I started my academic career at Our Lady of Perpetual Help Catholic School, two blocks east of Love Field, and switched to St. Monica Catholic School when that parish was founded in the mid-1950s. At OLPH, I received my first Communion, was confirmed and became an altar server. At St. Monica, I became friends with a bishop, continued —with that scoundrel Johnny and our older brother Joe — serving Mass and discovered that nuns have feet. Those long brown habits they wore had left the question in doubt for some years. They were like spiritual beings moving silently along on brown pedestals.
From there I went to Jesuit High School and then to the new Catholic liberal arts University of Dallas, from which I subsequently graduated in the seventh class. This gave me 16 years of Catholic education.
I went to South Carolina to begin graduate work in English literature, but the times were so tumultuous, between the controversial conflict in Vietnam and the ruckus arising from the 1964 Civil Rights Act, that I could not maintain my focus. One day in the third-floor stacks at McKissick Library at the University of South Carolina, I was drawn to a window, blazing gold in the afternoon sun. I looked down on the quadrangle and discovered people living lives, instead of seeking out the words of scholars disputing over the words of poets or writers who themselves had lived and written of their lives.
I left academia and went into journalism, the one professional field that paid less than teaching. Because I had little experience besides an English degree and a year as co-editor of the UD student newspaper, I started out at the bottom. It took me six years to become assistant night news editor of The State, South Carolina’s largest daily newspaper. Then I went to Myrtle Beach as managing editor of The Sun-News, an affiliate of The State. Three years later I became editor, and began to regret dropping out of graduate school. So I went back, studying journalism, but again dropped out, partly because of the 200-mile round-trip commute.
After five and a half years at Myrtle Beach, I took my new bride and three daughters to Van Alstyne, Texas, where I became editor and publisher of the Van Alstyne Leader. Eileen was ad director and we ran the newspaper for 16 years, increasing our family by three more daughters. When the eldest of the latter three neared high school age, we realized the closets Catholic high school was more than 50 miles away, in the Metroplex, and we sought other answers.
That’s when I heard Robert was leaving the CET, and I sent in an application. About that same time, I was nominated as an Outstanding Alumnus of the University of Dallas, and became the third graduate so honored, in 1994. As of last month, UD has recognized 45 alumni. Then Bishop Edmond Carmody hired me to come to Tyler and go to work less than a block from a Catholic high school.
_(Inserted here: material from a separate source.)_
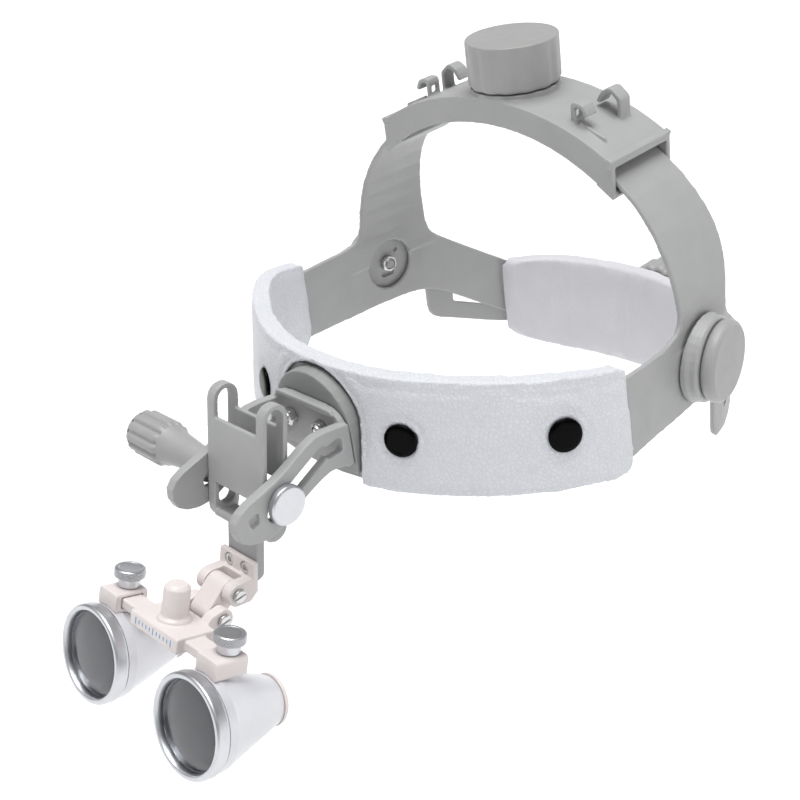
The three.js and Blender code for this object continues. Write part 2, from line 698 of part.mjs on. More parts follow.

This part of the tapestry is very bright.
Again, facing new challenges, I felt a need to continue my education. I returned to the University of Dallas, commuting 240 miles round-trip on weekends for three years before earning a Master’s in Theological Studies from UD’s School of Ministry. This was so encouraging, I thought I’d try to finish the English degree I’d set out to earn back in 1966. I took my MA in English literature from the University of Texas at Tyler in 2001 and was a founding tutor of the UTT Writing Center. I continued studying, Latin and Spanish, tutoring on evenings and weekends, and eventually spending about 10 years as an adjunct professor of grammar and rhetoric.
But now we’re nearing the top of the warp, and the woof has begun to portray the sorts of flowers and foliage that marks the edges of tapestries.
So I’m going to say goodbye. Not quite yet — stop clapping. I’ll stay on through the end of this year, and then go looking for new challenges. I’ll write my final column then.